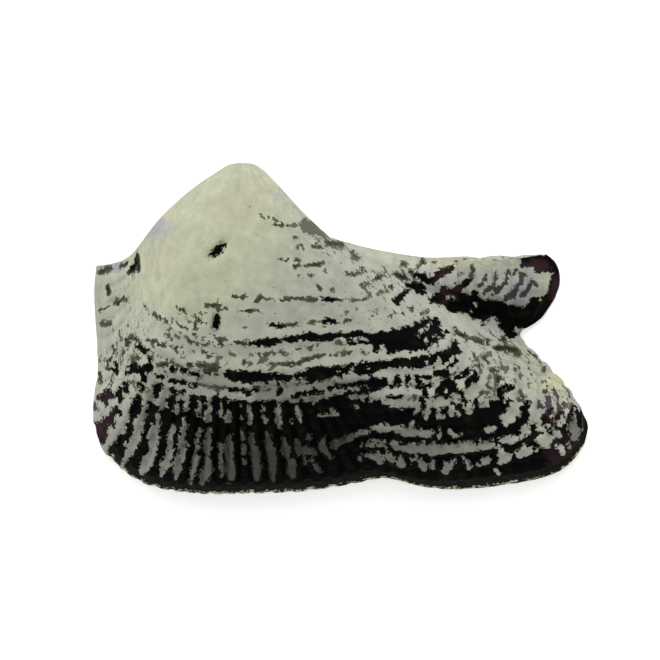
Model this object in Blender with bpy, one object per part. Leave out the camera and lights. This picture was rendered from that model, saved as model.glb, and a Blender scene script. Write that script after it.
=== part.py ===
"""A fossil ark shell: one loose left valve, lying on its rim with its outside up.

The valve is drawn the way a shell grows. The present margin is an outline on the ground, and every
earlier margin is that outline made smaller towards the beak and rolled up over the hinge. The marks
that a margin leaves behind, the growth ledges, follow those earlier outlines, and the ribs cross them.

Two numbers name a place on the outside: u runs along the margin from the front end of the hinge (0)
to its rear end (1), and the age runs from the beak (0) to the present margin (1).

Frame: +X to the rear of the clam, +Y to the hinge side, +Z up. The origin is at the middle of the
valve's box, on the ground. Lengths are in millimetres until the mesh is made.
"""

import bmesh
import bpy
import numpy as np
from mathutils import Vector
from mathutils.bvhtree import BVHTree

MM = 0.001

# The free margin on the ground, from the front end of the hinge round to its rear end.
MARGIN = (
    (-36.7, 9.2),
    (-37.0, 5.0),
    (-36.6, -2.5),
    (-36.5, -7.0),
    (-37.2, -12.0),
    (-36.6, -16.8),
    (-33.6, -20.8),
    (-29.0, -23.8),
    (-22.0, -25.1),
    (-12.9, -25.1),
    (-5.4, -24.8),
    (1.5, -23.7),
    (6.6, -22.9),
    (11.1, -23.9),
    (16.5, -24.6),
    (24.6, -23.9),
    (32.0, -22.2),
    (35.6, -19.3),
    (37.2, -15.2),
    (35.5, -11.3),
    (31.5, -6.9),
    (27.6, -2.6),
    (27.1, -0.6),
    (30.2, 1.4),
    (32.4, 4.6),
    (33.0, 7.4),
    (32.2, 9.7),
    (30.8, 10.9),
)

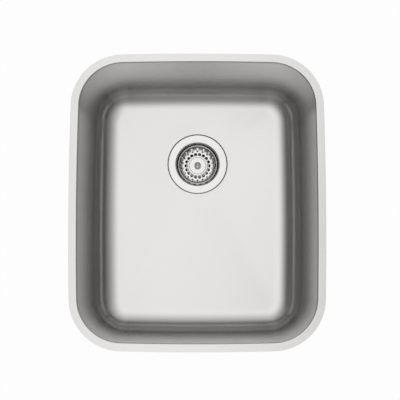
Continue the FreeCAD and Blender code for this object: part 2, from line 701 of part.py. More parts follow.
# ---------------------------------------------------------------- every piece, by name
def all_pieces():
    """Each separate piece of the sink, under its node's name."""
    arcs = rim_arcs()
    return {
        "bowl": bowl(),
        "right_wall_pad": wall_pad(arcs[0], SIDE_PAD_LENGTH),
        "back_wall_pad": wall_pad(arcs[2], END_PAD_LENGTH),
        "left_wall_pad": wall_pad(arcs[4], SIDE_PAD_LENGTH),
        "front_wall_pad": wall_pad(arcs[6], END_PAD_LENGTH),
        "floor_pad": floor_pad(),
        "flange_seal": flange_seal(),
        "strainer_body": strainer_body(),
        "floor_gasket": floor_gasket(),
        "friction_ring": friction_ring(),
        "locknut": locknut(),
        "outlet_spider": outlet_spider(),
        "tailpiece_washer": tailpiece_washer(),
        "tailpiece": tailpiece(),
        "coupling_nut": coupling_nut(),
        "basket_cup": basket_cup(),
        "basket_cap": basket_cap(),
        "basket_knob": basket_knob(),
        "basket_post": basket_post(),
        "post_spacer": post_spacer(),
        "stopper_plate": stopper_plate(),
        "stopper_seal": stopper_seal(),
        "stopper_washer": stopper_washer(),
        "post_nut": post_nut(),
        "snap_ring": snap_ring(),
    }


def main():
    """Write each piece to its own file and print its volume."""
    os.makedirs("parts", exist_ok=True)
    for name, shape in all_pieces().items():
        solids = shape.Solids
        kept = solids[0] if len(solids) == 1 else Part.makeCompound(solids)
        kept.exportStep(f"parts/{name}.step")
        box = kept.BoundBox
        print(f"{name:18s} solids {len(solids)} valid {kept.isValid()} faces {len(kept.Faces):3d} "
              f"volume {kept.Volume:10.1f} z {box.ZMin:8.2f} to {box.ZMax:8.2f}")


main()
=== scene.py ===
"""Undermount kitchen sink: smooth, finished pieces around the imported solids, and the studio."""

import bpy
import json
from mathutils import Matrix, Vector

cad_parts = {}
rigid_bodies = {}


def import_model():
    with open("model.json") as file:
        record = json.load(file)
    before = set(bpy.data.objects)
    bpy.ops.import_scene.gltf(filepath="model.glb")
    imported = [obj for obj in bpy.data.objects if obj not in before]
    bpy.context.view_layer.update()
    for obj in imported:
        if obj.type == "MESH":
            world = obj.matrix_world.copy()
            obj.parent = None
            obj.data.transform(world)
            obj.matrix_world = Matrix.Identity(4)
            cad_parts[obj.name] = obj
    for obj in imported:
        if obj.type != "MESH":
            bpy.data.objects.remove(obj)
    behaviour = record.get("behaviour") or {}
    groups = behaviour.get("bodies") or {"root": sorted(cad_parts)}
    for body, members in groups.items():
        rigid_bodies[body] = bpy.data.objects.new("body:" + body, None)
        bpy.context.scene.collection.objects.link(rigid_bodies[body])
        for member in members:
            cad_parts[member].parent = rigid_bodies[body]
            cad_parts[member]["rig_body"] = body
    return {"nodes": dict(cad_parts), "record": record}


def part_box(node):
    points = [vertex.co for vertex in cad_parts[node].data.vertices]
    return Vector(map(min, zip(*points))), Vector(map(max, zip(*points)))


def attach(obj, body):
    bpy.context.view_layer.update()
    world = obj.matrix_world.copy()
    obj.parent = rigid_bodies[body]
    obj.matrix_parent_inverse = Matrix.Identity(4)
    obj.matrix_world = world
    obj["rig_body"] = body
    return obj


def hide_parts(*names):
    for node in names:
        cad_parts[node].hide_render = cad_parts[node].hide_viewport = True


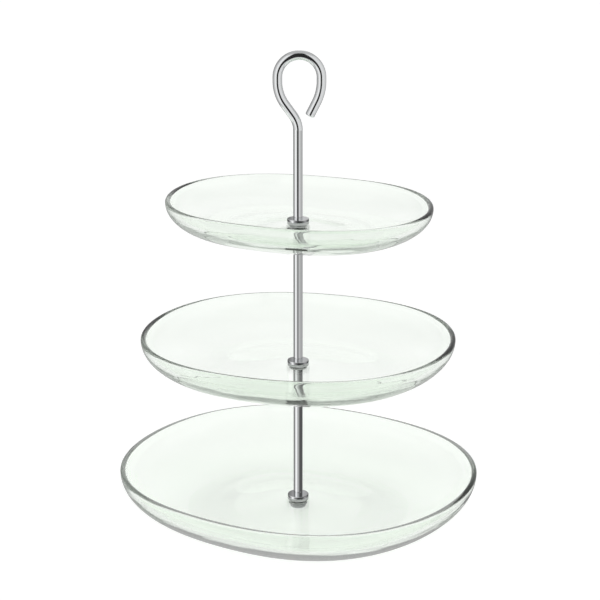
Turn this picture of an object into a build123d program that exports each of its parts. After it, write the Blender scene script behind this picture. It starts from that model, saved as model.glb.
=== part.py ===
from build123d import *
import os
from math import cos, pi, radians, sin

# A cake stand of three glass bowls on a threaded steel post, with an open loop handle on top.
# Millimetres, +Z up. The origin is on the post's axis, on the surface that the stand rests on.
# The base of each bowl rises in the middle, which leaves room for the screw head under the
# lowest one. A raised bowl is gripped between the rod's shoulder under it and the collar of
# the next rod over it, with a clear washer on both faces.

# Post
ROD_R = 3.5
TIER_SPACING = 109.4
COLLAR_R = 8.0
COLLAR_T = 2.4
COLLAR_ROUND = 0.5
PRESS_GAP = 0.02

# Thread, drawn as plain cylinders at its outer size
THREAD_R = 2.0
THREAD_GAP = 0.05
THREAD_PITCH = 0.7
THREAD_TURNS = 8
TAPPED_DEPTH = 10.0
STUD_POINT = 0.5

# Clear washers: flat above each bowl, shouldered below it so that the spigot centres the hole
UPPER_WASHER_R = 8.0
UPPER_WASHER_T = 1.6
LOWER_WASHER_R = 6.5
LOWER_WASHER_T = 1.0
SPIGOT_R = 4.5
SPIGOT_GAP = 0.05
SPIGOT_SHORT = 0.4

# Screw that closes the post from below
HEAD_R = 6.0
HEAD_T = 2.0
HEAD_ROUND = 0.6
SLOT_W = 1.6
SLOT_DEPTH = 1.1
STEEL_WASHER_R = 7.0
STEEL_WASHER_T = 0.8
FLOOR_CLEARANCE = 0.7

# Bowls: thickness of the base and of the wall, the ring they stand on and the raised hub
BASE_T = 4.5
LIP_T = 4.0
LIP_ROUND = 1.5
RING_W = 4.5
HUB_R = 12.0
UPPER_RISE = {"middle": 2.0, "top": 3.4}
OUTLINE_POINTS = 40
ARC_STEPS = 5

# Each bowl: mean radius, height of the lip over the collar's top face, share of the radius
# that stays flat, and the two waves (share of the radius, direction in degrees) that make
# its soft, slightly skewed outline
BOWLS = {
    "bottom": {"radius": 132.1, "depth": 25.3, "flat": 0.515, "waves": ((2, 0.0465, -29.6), (4, 0.0184, 13.4))},
    "middle": {"radius": 115.0, "depth": 21.1, "flat": 0.52, "waves": ((2, 0.0396, -21.9), (4, 0.0145, 26.5))},
    "top": {"radius": 96.6, "depth": 13.8, "flat": 0.56, "waves": ((2, 0.0889, -37.7), (4, 0.0224, 31.1))},
}
TIERS = tuple(BOWLS)

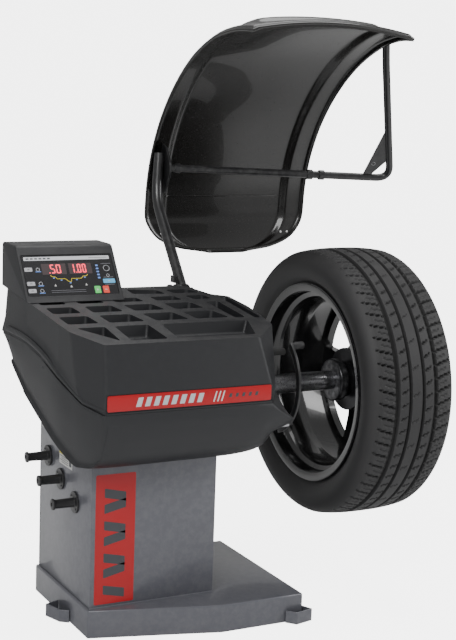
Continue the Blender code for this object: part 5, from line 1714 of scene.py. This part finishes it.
    def _wheel_outline(self) -> None:
        """The drawn section of a rim between the two readings' feet, with its weight places."""
        line = [(0.011, 0.06), (0.015, 0.056), (0.022, 0.056), (0.027, 0.05), (0.047, 0.05), (0.056, 0.042),
                (0.062, 0.042), (0.064, 0.05), (0.09, 0.05), (0.095, 0.056), (0.103, 0.056), (0.108, 0.06)]
        path = rounded([self.at(x, v, self.face + 0.0001) for x, v in line], 0.0014, 3)
        self.shop.piece("rim_drawing", Forge.piped(path, 0.0006, sides=2), "yellow_ink", "stand")
        marks = [self._mark(x - 0.0022, x + 0.0022, v - 0.0014, v + 0.0014, 0.0006)
                 for x, v in ((0.0185, 0.0525), (0.037, 0.0465), (0.059, 0.0385), (0.077, 0.0465),
                              (0.099, 0.0525))]
        self.shop.piece("weight_marks", Forge.merged(marks), "blue_ink", "stand")
        arrows = []
        for x, v in ((0.0185, 0.03), (0.059, 0.026), (0.099, 0.03)):
            outline = ((x - 0.003, v), (x + 0.003, v), (x, v + 0.006))
            arrows.append(self._tile(outline, self.face, self.face + self.ink))
        self.shop.piece("direction_marks", Forge.merged(arrows), "paper", "stand")

    def _icons(self) -> None:
        """Plain signs beside the keys: rings, bars and a column of lamps on the right."""
        rings = []
        for x, v, radius in ((-0.018, 0.077, 0.0044), (-0.018, 0.0385, 0.0044), (-0.018, 0.019, 0.0044),
                             (0.161, 0.076, 0.0078), (0.161, 0.056, 0.0036)):
            path = [self.at(x + radius * math.cos(a), v + radius * math.sin(a), self.face + 0.0001)
                    for a in (math.radians(15 * i) for i in range(24))]
            rings.append(Forge.piped(path, 0.0005, closed=True, sides=2))
        self.shop.piece("icon_rings", Forge.merged(rings), "pale_ink", "stand")
        blue = [self._mark(0.133, 0.1395, 0.048 + 0.0085 * i, 0.052 + 0.0085 * i, 0.0008) for i in range(5)]
        blue += [self._mark(-0.025, -0.011, v, v + 0.0018) for v in (0.0315, 0.012, 0.07)]
        self.shop.piece("icon_bars", Forge.merged(blue), "blue_ink", "stand")
        grey = [self._mark(0.148, 0.174, v, v + 0.0014) for v in (0.088, 0.05, 0.03)]
        grey += [self._mark(0.005, 0.095, v, v + 0.001) for v in (0.018, 0.013)]
        self.shop.piece("icon_lines", Forge.merged(grey), "grey_ink", "stand")

    def _keys(self) -> None:
        """Soft-cornered key caps with a plain sign on each."""
        caps = {
            **{
                name: (-0.0525, -0.0325, v, v + 0.011, Look.SILVER_KEY)
                for name, v in (("key_mode", 0.0715), ("key_unit", 0.033), ("key_width", 0.0135))
            },
            "key_function": (0.145, 0.1765, 0.034, 0.046, Look.BLUE_KEY),
            "key_start": (0.118, 0.134, 0.007, 0.027, Look.GREEN_KEY),
            "key_stop": (0.14, 0.156, 0.007, 0.027, Look.RED_KEY),
        }
        for name, (x0, x1, v0, v1, look) in caps.items():
            top = self.face + 0.0012
            cap = self._box(x0, x1, v0, v1, -0.004, top, 0.0022)
            self.shop.piece(f"{name}_visual", cap, look, name, (name,), 0.0005, 3)
            middle_x, middle_v = (x0 + x1) / 2, (v0 + v1) / 2
            size = 0.003
            if name == "key_start":
                shape = [(middle_x - size, middle_v - size), (middle_x + size, middle_v)]
                shape.append((middle_x - size, middle_v + size))
                sign = self._tile(shape, top - 0.0001, top + 0.00015)
            else:
                across, up = (middle_x - size, middle_x + size), (middle_v - 0.0008, middle_v + 0.0008)
                sign = self._box(*across, *up, top - 0.0001, top + 0.00015)
            ink = "paper" if look in (Look.GREEN_KEY, Look.RED_KEY, Look.BLUE_KEY) else "dark_ink"
            self.shop.piece(f"{name}_sign", sign, ink, name)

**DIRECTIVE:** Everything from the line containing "for name, shape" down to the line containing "bpy.data.objects.remove(obj)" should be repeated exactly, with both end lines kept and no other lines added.

**FINAL ANSWER:**
    for name, shape in all_pieces().items():
        solids = shape.Solids
        kept = solids[0] if len(solids) == 1 else Part.makeCompound(solids)
        kept.exportStep(f"parts/{name}.step")
        box = kept.BoundBox
        print(f"{name:18s} solids {len(solids)} valid {kept.isValid()} faces {len(kept.Faces):3d} "
              f"volume {kept.Volume:10.1f} z {box.ZMin:8.2f} to {box.ZMax:8.2f}")


main()
=== scene.py ===
"""Undermount kitchen sink: smooth, finished pieces around the imported solids, and the studio."""

import bpy
import json
from mathutils import Matrix, Vector

cad_parts = {}
rigid_bodies = {}


def import_model():
    with open("model.json") as file:
        record = json.load(file)
    before = set(bpy.data.objects)
    bpy.ops.import_scene.gltf(filepath="model.glb")
    imported = [obj for obj in bpy.data.objects if obj not in before]
    bpy.context.view_layer.update()
    for obj in imported:
        if obj.type == "MESH":
            world = obj.matrix_world.copy()
            obj.parent = None
            obj.data.transform(world)
            obj.matrix_world = Matrix.Identity(4)
            cad_parts[obj.name] = obj
    for obj in imported:
        if obj.type != "MESH":
            bpy.data.objects.remove(obj)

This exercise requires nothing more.